A part of me felt like I was broken right then in that moment.

I can do my very best to parent her, to love and prepare her, to guide her with strategies, but what I can’t do is protect her from an unforgiving, inhospitable world.

I tried every strategy possible but I couldn’t manoeuvre my child around the environment or the triggers that were being thrown at her.

So, I whispered in her ear. I asked her, “do you know what will make them stop?”

She listened and nodded, waiting for an answer. She often loses her words when her anxieties are heightened.

So I asked her to ignore them and if we laughed it would annoy them more and make them stop.

Then she kept on doing it.

We rebuilt her castle, put the shell back on and a sense of equilibrium had returned.

I told her I’d write about them on my blog and tell the world how silly they were and she beamed the biggest smile.

She excitedly talked about them being bullies and how if we wrote about it then the police would get them.

I ushered her forwards, trying to block her view, so that she wouldn’t retaliate as they were trying to entice her back into their game for entertainment.

She washed off under the shower – this is time consuming as she has to get off every peck of sand that touches her body.

Knowing their entertainment was going, they followed us to the shower and carried on their circus, asking us what our problem was and continuing their taunts.

One of the men even asked my dad to have it out “man to man” in broken English.
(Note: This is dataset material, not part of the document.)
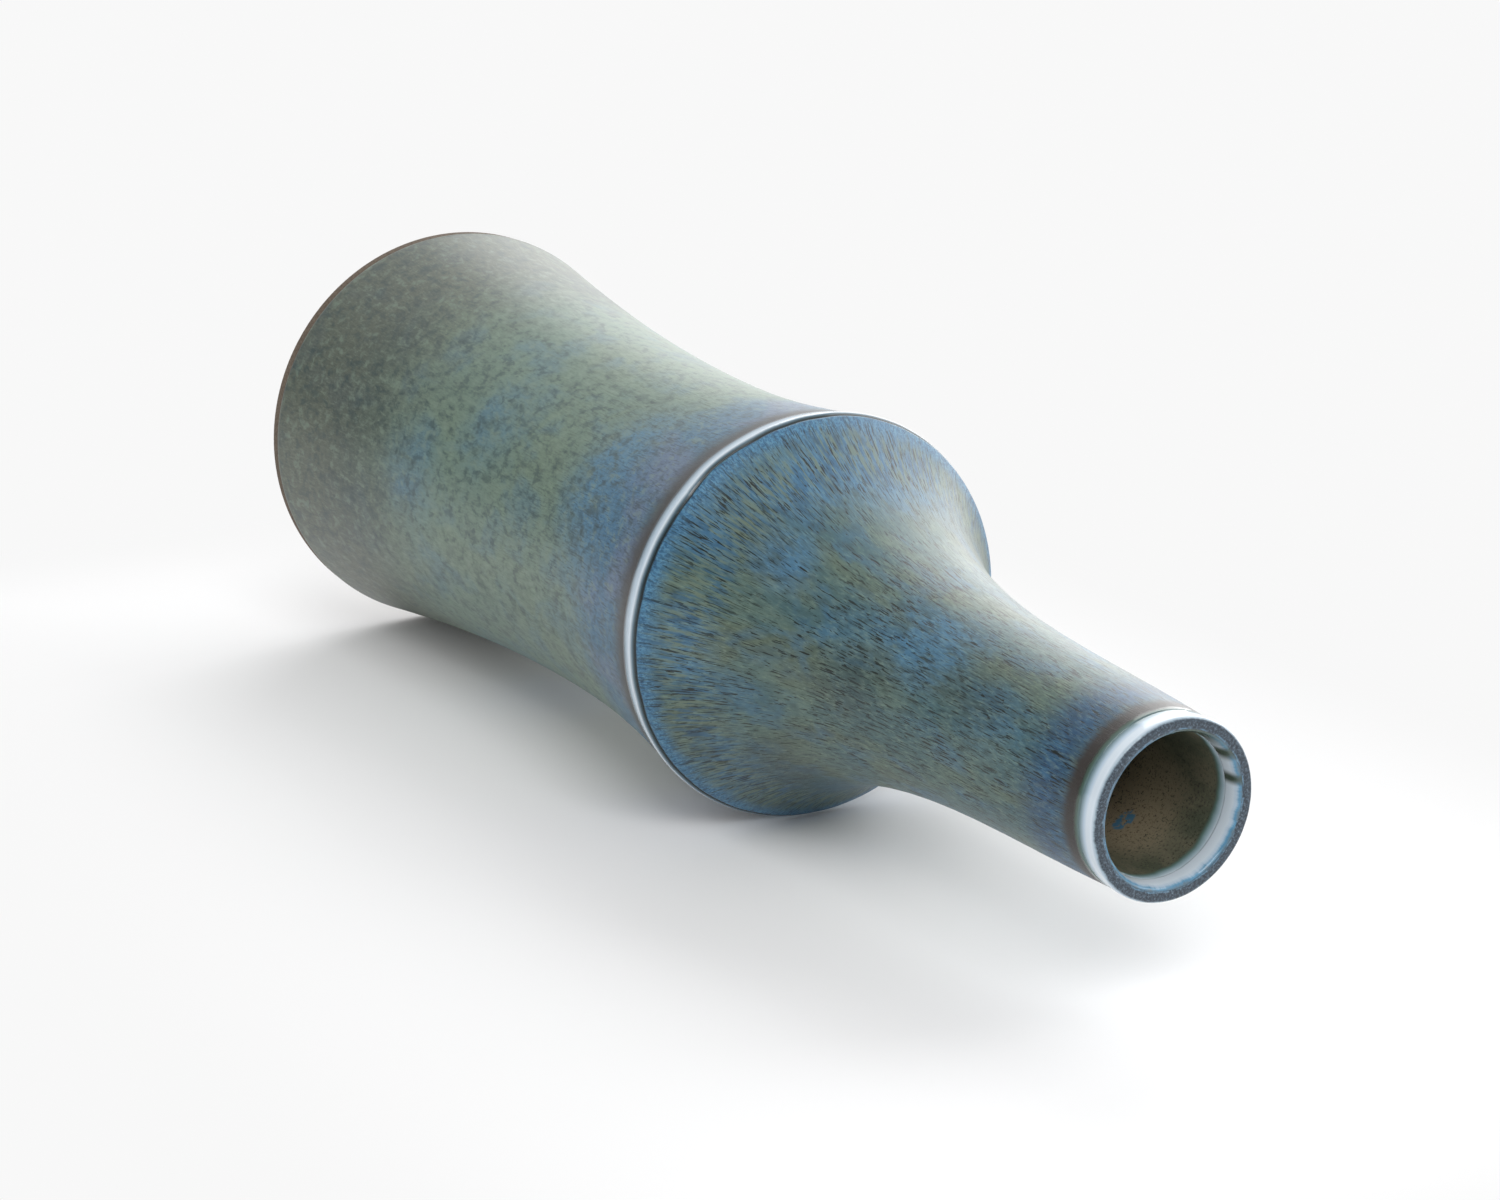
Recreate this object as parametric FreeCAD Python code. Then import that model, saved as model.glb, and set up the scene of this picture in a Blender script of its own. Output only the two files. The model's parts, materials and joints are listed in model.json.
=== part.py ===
"""Ceramic bud vase: two thrown clay sections luted together at the shoulder, under their glaze coats.

Millimetres, +Z up along the vase's axis, origin at the centre of the plane that the foot stands on.
"""
import FreeCAD, Part
import os
from collections import namedtuple
from math import cos, radians, sin, tan

# Outside of the finished vase, glaze included
body_height = 137.0        # from the table to the crown of the shoulder edge
neck_height = 93.0         # from the shoulder edge to the top of the lip
foot_radius = 38.0
waist_radius = 29.4
waist_height = 96.0
shoulder_radius = 32.8
shoulder_round = 2.0       # radius of the rounded shoulder edge
neck_root_radius = 17.3    # where the shoulder's cone has turned into the neck
neck_root_rise = 33.6      # height of that place above the shoulder edge
lip_radius = 12.7
foot_lean = radians(9.0)   # how far each stretch leans from upright
under_lean = radians(9.0)
cone_lean = radians(40.0)
root_lean = radians(11.3)
lip_lean = radians(4.6)

# Inside and walls
mouth_radius = 10.5        # clear bore of the finished mouth
throat_length = 17.0       # straight part of the bore below the lip
body_wall = 4.2            # clay only
neck_wall = 2.6            # clay only, at the root of the neck
floor_thickness = 5.0      # clay only
floor_corner = 9.0         # round between the floor and the wall inside

# Foot
foot_ring_width = 6.5
foot_recess_depth = 3.0
foot_edge_round = 1.0
recess_corner = 1.2        # round between the recess and the foot ring

# Joint between the sections
slip_thickness = 0.8

# Glaze
coat = 0.45                # outside coats
liner_coat = 0.40
base_coat = 0.40
bare_foot = 2.6            # wiped clean above the table
base_margin = 1.6          # wiped clean round the base glaze
coat_break = 1.1           # height above the shoulder edge where the neck's coat begins
lip_roll = 3.4             # how far the lip's coat comes down outside
lip_roll_inside = 2.8      # and inside
lip_round = 0.75

overall_height = body_height + neck_height

Station = namedtuple("Station", "height radius slope")


def point(radius, height):
    """A point of an outline, in the plane that is turned about the axis."""
    return FreeCAD.Vector(radius, 0.0, height)


def span(low, high):
    """A smooth wall line between two stations that keeps the slope of each."""
    third = (high.height - low.height) / 3.0
    curve = Part.BezierCurve()
    curve.setPoles([
        point(low.radius, low.height),
        point(low.radius + low.slope * third, low.height + third),
        point(high.radius - high.slope * third, high.height - third),
        point(high.radius, high.height),
    ])
    return curve.toShape()


def line(*corners):
    """Straight edges from corner to corner."""
    return [Part.makeLine(first, second) for first, second in zip(corners, corners[1:])]


def turned(edges):
    """The solid that a closed outline makes when it is turned about the axis."""
    face = Part.Face(Part.Wire(edges))
    return face.revolve(FreeCAD.Vector(0, 0, 0), FreeCAD.Vector(0, 0, 1), 360)


def slab(low, high):
    """Everything between two heights, wider than the vase."""
    reach = 2.0 * max(foot_radius, shoulder_radius)
    return Part.makeCylinder(reach, high - low, FreeCAD.Vector(0, 0, low))


def rounded(solid, radius, height):
    """The solid with every edge that lies flat at one height filleted."""
    near = 1e-4
    flat_edges = [
        edge for edge in solid.Edges
        if abs(edge.BoundBox.ZMin - height) < near and abs(edge.BoundBox.ZMax - height) < near
    ]
    return solid.makeFillet(radius, flat_edges)


def outside_form(inset):
    """The vase without its hollow, with every outside surface moved in by inset."""
    centre = shoulder_radius - shoulder_round
    turn = shoulder_round - inset
    foot = Station(0.0, foot_radius - inset, -tan(foot_lean))
    waist = Station(waist_height, waist_radius - inset, 0.0)
    under = Station(body_height - turn * sin(under_lean), centre + turn * cos(under_lean), tan(under_lean))
    over = Station(body_height + turn * sin(cone_lean), centre + turn * cos(cone_lean), -tan(cone_lean))
    root = Station(body_height + neck_root_rise, neck_root_radius - inset, -tan(root_lean))
    lip = Station(overall_height - inset, lip_radius - inset, -tan(lip_lean))
    crown = point(centre + turn, body_height)
    edge = Part.Arc(point(under.radius, under.height), crown, point(over.radius, over.height))
    walls = [span(foot, waist), span(waist, under), edge.toShape(), span(over, root), span(root, lip)]
    closing = line(
        point(lip.radius, lip.height),
        point(0.0, lip.height),
        point(0.0, 0.0),
        point(foot.radius, 0.0),
    )
    return turned(walls + closing)


def inside_form(outset):
    """The hollow, with every surface of the finished inside moved out by outset."""
    body_side = coat + body_wall + liner_coat - outset
    neck_side = coat + neck_wall + liner_coat - outset
    bottom = foot_recess_depth + floor_thickness + liner_coat - outset
    corner = floor_corner + outset
    wall_foot = bottom + corner
    lean = tan(foot_lean) * (1.0 - wall_foot / waist_height)
    drop = (foot_radius - waist_radius) * (1.0 - wall_foot / waist_height) ** 2
    foot = Station(wall_foot, waist_radius + drop - body_side, -lean)
    waist = Station(waist_height, waist_radius - body_side, 0.0)
    shoulder = Station(body_height, shoulder_radius - body_side, tan(under_lean))
    over = Station(body_height, shoulder_radius - body_side, -tan(cone_lean))
    root = Station(body_height + neck_root_rise, neck_root_radius - neck_side, -tan(root_lean))
    throat = Station(overall_height - throat_length, mouth_radius + outset, 0.0)
    top = overall_height + corner
    turn = Part.Arc(
        point(foot.radius - corner, bottom),
        point(foot.radius - corner * (1.0 - sin(radians(45))), bottom + corner * (1.0 - cos(radians(45)))),
        point(foot.radius, wall_foot),
    )
    walls = [turn.toShape(), span(foot, waist), span(waist, shoulder), span(over, root), span(root, throat)]
    closing = line(
        point(throat.radius, throat.height),
        point(throat.radius, top),
        point(0.0, top),
        point(0.0, bottom),
        point(foot.radius - corner, bottom),
    )
    return turned(walls + closing)


def foot_recess():
    """The hollow under the foot, inside the foot ring."""
    radius = foot_radius - coat - foot_ring_width
    recess = Part.makeCylinder(radius, foot_recess_depth)
    return rounded(recess, recess_corner, foot_recess_depth)


def lower_section():
    """Thrown body: foot ring, floor and waisted wall, up to the joint at the shoulder."""
    clay = outside_form(coat).common(slab(0.0, body_height - slip_thickness / 2.0))
    clay = clay.cut(foot_recess()).cut(inside_form(liner_coat))
    return rounded(clay, foot_edge_round, 0.0)


def upper_section():
    """Thrown shoulder and neck, from the joint up to the lip."""
    clay = outside_form(coat).common(slab(body_height + slip_thickness / 2.0, overall_height))
    return clay.cut(inside_form(liner_coat))


def seam_slip():
    """Ring of slip that lutes the rims of the two sections together, wiped flush inside."""
    ring = outside_form(coat).common(slab(body_height - slip_thickness / 2.0, body_height + slip_thickness / 2.0))
    return ring.cut(inside_form(liner_coat))


def outside_coat(low, high):
    """The coat that lies on the clay outside, between two heights."""
    return outside_form(0.0).cut(outside_form(coat)).common(slab(low, high))


def body_glaze():
    """Coat on the body, from the wiped foot over the rounded shoulder edge."""
    return outside_coat(bare_foot, body_height + coat_break)


def neck_glaze():
    """Coat on the cone of the shoulder and on the neck, up to the roll at the lip."""
    return outside_coat(body_height + coat_break, overall_height - lip_roll)


def lip_glaze():
    """Thick roll of glaze over the lip, outside, on top and inside."""
    low = overall_height - lip_roll
    ring = outside_form(0.0).common(slab(low, overall_height)).cut(inside_form(0.0))
    roll = ring.cut(upper_section())
    step = Part.makeCylinder(mouth_radius + liner_coat, lip_roll - lip_roll_inside, FreeCAD.Vector(0, 0, low))
    return rounded(roll.cut(step), lip_round, overall_height)


def liner_glaze():
    """Coat on the inside, from the floor up to the roll at the lip."""
    coat_inside = inside_form(liner_coat).cut(inside_form(0.0))
    low = foot_recess_depth + floor_thickness
    return coat_inside.common(slab(low, overall_height - lip_roll_inside))


def base_glaze():
    """Coat on the ceiling of the recess under the foot."""
    radius = foot_radius - coat - foot_ring_width - base_margin
    disc = Part.makeCylinder(radius, base_coat, FreeCAD.Vector(0, 0, foot_recess_depth - base_coat))
    return rounded(disc, 0.5 * base_coat, foot_recess_depth - base_coat)


pieces = {
    "lower_section": lower_section,
    "upper_section": upper_section,
    "seam_slip": seam_slip,
    "body_glaze": body_glaze,
    "neck_glaze": neck_glaze,
    "lip_glaze": lip_glaze,
    "liner_glaze": liner_glaze,
    "base_glaze": base_glaze,
}

os.makedirs("parts", exist_ok=True)
for name, make in pieces.items():
    solid = make()
    box = solid.BoundBox
    print(name, len(solid.Solids), "solid, valid", solid.isValid(), "volume %.1f" % solid.Volume,
          "z %.2f to %.2f" % (box.ZMin, box.ZMax), "r %.2f" % box.XMax)
    solid.exportStep("parts/%s.step" % name)
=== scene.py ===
import json
import math

import bpy
import numpy as np
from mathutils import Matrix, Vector


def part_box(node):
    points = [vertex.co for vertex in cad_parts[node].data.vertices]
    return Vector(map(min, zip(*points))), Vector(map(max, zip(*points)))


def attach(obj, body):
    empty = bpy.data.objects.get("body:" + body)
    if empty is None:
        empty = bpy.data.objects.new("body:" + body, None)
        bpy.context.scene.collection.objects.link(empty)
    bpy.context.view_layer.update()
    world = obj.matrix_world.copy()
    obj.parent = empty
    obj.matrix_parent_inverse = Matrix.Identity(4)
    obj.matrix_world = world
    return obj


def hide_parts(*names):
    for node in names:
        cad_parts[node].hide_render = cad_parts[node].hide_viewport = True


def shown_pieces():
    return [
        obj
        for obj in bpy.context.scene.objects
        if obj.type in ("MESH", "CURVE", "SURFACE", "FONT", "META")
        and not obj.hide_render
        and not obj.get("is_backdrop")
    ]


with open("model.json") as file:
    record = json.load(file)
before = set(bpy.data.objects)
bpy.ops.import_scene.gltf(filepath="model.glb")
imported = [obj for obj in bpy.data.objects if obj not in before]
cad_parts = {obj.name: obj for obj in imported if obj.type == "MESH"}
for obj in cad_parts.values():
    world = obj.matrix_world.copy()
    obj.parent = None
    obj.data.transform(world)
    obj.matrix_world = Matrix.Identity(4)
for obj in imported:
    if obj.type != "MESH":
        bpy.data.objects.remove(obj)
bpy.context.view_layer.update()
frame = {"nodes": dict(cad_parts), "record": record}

MM = 0.001


# ---------------------------------------------------------------------------
# Sizes read from the frame
# ---------------------------------------------------------------------------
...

My father, ever the diplomat, asked them to go their way and we would go ours. I don’t know how he acted so calm at this point, inside I was like a Rottweiler, ready to rip them to pieces.
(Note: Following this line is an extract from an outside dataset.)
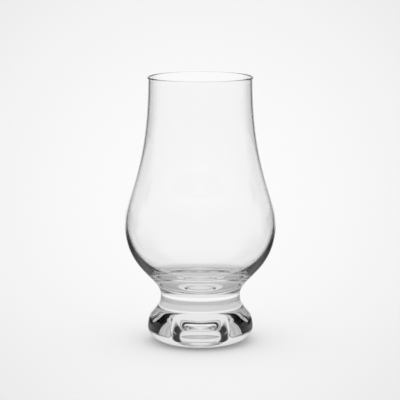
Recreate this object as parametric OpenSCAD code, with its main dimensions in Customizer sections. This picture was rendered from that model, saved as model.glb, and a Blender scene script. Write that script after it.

I guess that’s the mama protective bear coming out – I certainly could feel my teeth snarling.

We hadn’t taken their offer to extend the dispute and we were walking away with our heads proudly fixed upon our shoulders.
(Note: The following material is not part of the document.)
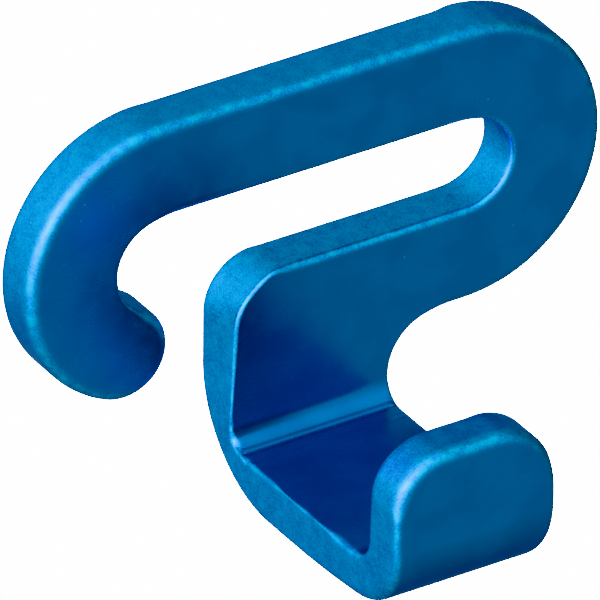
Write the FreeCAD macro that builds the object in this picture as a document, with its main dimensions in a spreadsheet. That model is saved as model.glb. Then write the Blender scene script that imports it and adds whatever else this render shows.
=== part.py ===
"""Webbing accessory hook: one piece of aluminium extrusion, cut to outline and rounded over.

A J-shaped section is extruded along X. The front outline is cut through it, which leaves an
open-ended loop for flat webbing above a narrow post and cradle. The front of the loop is then
cleared, the lip is trimmed, and every edge is rounded over.

The frame is as worn: +Z up, +X along the webbing slot, -Y towards the carried gear. The origin is
the centre of the webbing slot on the flat back face. Millimetres.
"""
import FreeCAD, Part
import os
from math import asin, cos, degrees, radians

import Sketcher

V = FreeCAD.Vector
START, END, CENTRE = 1, 2, 3  # the points of a sketched line or arc
X_AXIS, Y_AXIS = -1, -2  # a sketch's own axes

# ---------------------------------------------------------------- driving dimensions
DIMENSIONS = {
    # the webbing slot and the bar that runs round it
    "slot_length": 50.0,
    "slot_gap": 11.0,
    "bar_width": 11.7,
    "nose_drop": 10.55,
    "nose_heel": 5.75,
    # the post below the slot
    "post_left": -10.95,
    "post_width": 20.5,
    "entry_corner": 6.5,
    "notch": 6.2,
    # the extruded section
    "plate_thickness": 6.35,
    "floor_thickness": 5.85,
    "lip_thickness": 5.9,
    "floor_drop": 26.25,
    "cradle_depth": 27.9,
    "lip_drop": 11.2,
    "back_bend": 14.0,
    "front_bend": 9.8,
    "inner_bend": 2.6,
    "lip_root": 3.2,
    # rounding
    "lip_corner_left": 6.5,
    "lip_corner_right": 7.5,
    "edge_round": 1.4,
    # stock beyond the part that the cuts take away
    "waste": 5.0,
}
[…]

My daughter didn’t see but the adults had told the children to destroy her sandcastle.

The kids jumped up and down on it in glee, imitating my daughter’s earlier actions, in one final act of retribution.

We carried on walking and bought an ice cream instead. I could not have bared to see her crumble as they relished her distress.

I wouldn’t change my daughter for the world; she experiences it just differently to others. But if I could, then I would, change the inhospitable world she lives in.

17 Comments

  1. Stephs Two Girls

    I’m so sad you all had to go through this. I can imagine it all because we deal with similar levels of stress. The way you write this explains so clearly that this is not a spoilt child wanting their own way, but a child who has many struggles. If only other people wouldn’t judge what they didn’t understand 😡

  2. Kris Thielemans-Nordgren

    Seriously, who takes a shell off someone else’s castle? Of course she got angry! Awful people

  3. emmajgourlaybtinternetcom

    It is so sad when adults teach their children how to bully. I recent had to carry my small pda girl through central London. She was overloaded and couldn’t wear her clothes, so I wrapped her in a blanket and headed for a taxi. A group of grown men shouted and pointed at us, one of them following down the street. He caused her so much extra and unnecessary distress. I too wish the world was a more understanding and hospitable place for our girls to grow up in.
    You took the higher ground, held your head high and you can look down on those poor ignorant people that will never have the capacity to understand. X

    1. PDA Parenting

      How awful too, it must just be entertainment in what must feel a mundane world to them. Awful. Thank you for sharing back xx

  4. Ali Sleeman

    That’s such a heartbreaking tale. People can be so cruel, to taunt a child in distress and relish in it is just inhuman. I applaud how your family reacted, heaven knows how you kept so outwardly composed, and can only hope your daughter can return to the beach and enjoy herself again without the demon of reliving this experience. Xx

  5. Autism Kids On Tour

    I’m so sorry you all had to go through this! I cried reading it. How on earth can people be so cruel as to mock a child?! Thank goodness most people are not brought up so badly. Your daughter is right – they were bullies and horrible ones at that! I hope she manages to allow herself to go the beach again to enjoy it without horrible people there. Big hugs to both of you xx

  6. loonytoonz

    Why do people have to be so hateful?
    Awful behaviour from that family/group. No wonder the child with them thought stealing the shell from your daughter’s sandcastle was acceptable in the first place!
    Please let her know your blog post about it was a great idea. It makes me so sad that all the effort she put in, and the success she was having, was blighted by those ignorant, immature, nasty people.
    I hope you have another beach day, playing in the sand soon sweetie pie.

  7. Malin - Sensational Learning with Penguin

    Oh my word, what the devil is wrong with some people!?? I doubt I would have been able to remain calm… And I think your girl has a point about the police, it might sound excessive, but this was harassment and I’m pretty sure that if they’d behaved like that a hundred years ago, the police would have dealt with them. It’s not okay behaviour, at all. So sorry you had to experience this xx

  8. Grace Duncan

    This broke my heart to read. It is so sad that the world can be such a cruel place. Both my boys have PDA and outings can be so difficult at the best of times without the cruel stupidity of ignorant people. It sounds like you handled it so well. x

  9. Jo Doran

    That’s just awful. I have two boys with PDA and they aren’t so calm. If that happened, they would try to physically attack the people, I’d have to hold my child back. Then I’d be the one getting hit and kicked and bitten.

    We’ve had enough problems from the general public now that I’ve started carrying awareness cards from the PDA Society. I keep them on me at all times and when one of my kids has a meltdown, I throw them at a couple of people.

    I’ve only had to use them once so far, but it was amazing! It was in a small soft play area, and a random dad took charge and cleared the area of all kids, then came back and told me, told me where my stuff was that I’d left, and asked if I needed any help.

    The cards explain PDA on one side, and suggest ways someone can help on the other.

    They are on the PDA society website.